Site selection and land use quantification

In the summer of 2017, we assessed weights of honey bee and bumble bee colonies at 12 apiary sites across southern Michigan. Apiary locations were selected from our collaborating beekeeper’s existing apiary locations to be spatially independent within a 2 km radius and to capture a range of land use available in the region (Fig 1A). Because these apiaries were on private land and the land owner provided us permission to access the colonies, field work permits were not required. Land use was determined using the 2017 30 m2 resolution Cropland Data Layer (CDL) [22]. In R Studio version 3.6.3 [23], the raster [24] and rgeos [25] packages were used to calculate the area of each land cover within 2 km of each focal apiary. These CDL land use classifications were then binned into six broad land use categories of interest: corn/soybeans, non-corn/soy crops (sugar beets, dry beans, potatoes, watermelons, cucumbers, peas, cherries, peaches, apples, grapes, asparagus, peppers, squash, blueberries, cabbage, celery), forage (sunflower, alfalfa, clover/wildflowers, other hay–non-alfalfa, fallow/idle cropland, grassland/pasture, woody wetlands, herbaceous wetlands, shrubland), forests (deciduous forest, mixed forest, evergreen forest), and developed land (developed open space, developed low intensity, developed medium intensity, developed high intensity) (S1 Table). An “other” (not applicable) category included grain crops (rye, oats, barley, spring wheat, etc.), other non-flowering crops (sod grass seed, Christmas trees), and undefined categories (other crop, barren).

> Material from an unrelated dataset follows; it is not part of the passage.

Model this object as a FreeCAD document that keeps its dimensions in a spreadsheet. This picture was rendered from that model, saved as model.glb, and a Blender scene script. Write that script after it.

Figure 1: Location of 12 apiaries in Michigan, United States (A) and land use within 2 km (B) where honey bee and bumble bee colonies were sampled. Apiary locations are indicated with points, labeled with apiary number, and surrounded by a 2 km buffer. Land use is binned into six broad categories–forage, non-corn/soy crops, forests, developed, corn/soybeans, and all other land uses.

Honey bee colonies

Each apiary contained on average 39 ± 2 (mean ± S. E.) commercial, migratory honey bee colonies. In each apiary, two honey bee colonies were placed on hive scales (SolutionBee, Raleigh, NC) that log colony weights every 15 minutes. Colonies were first inspected to ensure they were strong and contained a laying queen. Rather than use raw weights, which may be affected by the beekeeper adding or removing equipment, we instead calculated the cumulative change in weight over time for each colony. Sudden changes in colony weight (>3 kg/15 min) were removed, resulting in a smooth, continuous weight change curve [27]. We also filtered out data points in which the raw colony weight was less than 10 kg (approximate weight of an empty colony), which would suggest that the scale was malfunctioning or that the hive’s weight was not correctly distributed on the scale. After this data processing, honey bee colony weights (i.e., cumulative weight change) were collected on a similar schedule as the bumble bee colonies: June 30, July 24, and August 10. To obtain the most accurate weight, scales were read at midnight when all foragers should be inside the hive and when maintenance by the beekeeper is unlikely to occur.

Statistical analysis

All statistical analysis was carried out in R Studio version 3.6.3 [23]. We assessed changes in weight gain over two time periods to accommodate potential differences in durations of colony growth between species [20, 21]: changes in colony weight were calculated for each colony between the first round (June 28/30) and third/final round (August 10), as well as between the first round (June 28/30) and second round (July 24). Within each apiary we averaged the change in weight of the two honey bee colonies and the change in weight and number of gynes and drones produced by the three bumble bee colonies. We also averaged honey bee and bumble bee weights within apiary and monthly weigh-in round. Due to hive scale malfunctioning, weight change values could not be calculated for four apiaries over the shorter time period (n = 8 remaining) and five apiaries over the longer time period (n = 7 remaining). Pearson’s product moment correlation was used to determine the correlation between the two species’ average colony weights and weight changes. Additive generalized linear models (GLM) were used to regress the change in weights and number of gynes and drones produced in each yard with the area of surrounding non-corn/soy crops, forage land, forests, and developed land, each scaled and centered. The area of corn/soybeans was strongly correlated (r = 0.68) with both forests and developed land and caused multicollinearity issues when included in the GLM. We chose to exclude the corn/soybean variable from our GLM because corn and soybeans are also not traditionally considered bee-supportive forage [28]. Once corn/ soybeans were excluded, none of the models had multicollinearity issues, based upon variance inflation factors (VIF < 3) [29]. The r2glmm package was used to calculate partial R2 values [30]. Because honey bees and bumble bees respond to landscapes at different spatial scales due to differences in their foraging ranges [31], we assessed each species’s response to land use over 1 km, 3 km, 4 km, and 6 km, in addition to our original range of 2 km (S2 Table). The area of each land use category was correlated (r > 0.40) across spatial scales, suggesting that landscape composition around our apiaries was relatively conserved across these distances (S3 Table).

Results

Forests (primarily deciduous forests) were the dominant land use surrounding our apiaries, ranging from 15% - 52% of surrounding land area and averaging 30% of land within the 2 km surrounding area (Fig 1B). The area of non-corn/soy cropland (primarily tree fruits and grapes) ranged from 0% - 18% of the surrounding area and made up on average 4% of the surrounding area. Forage land ranged from 9% - 39% and averaged at 22% across sites and was made up, in large part, by woody wetlands and grassland/pasture. Our study area also included a range of corn/soy cropland (2% - 47%; 22% (min-max; mean)) and developed land (4% - 40%; 12%) (mostly open space and low intensity developed land) (Fig 2, S1 Table).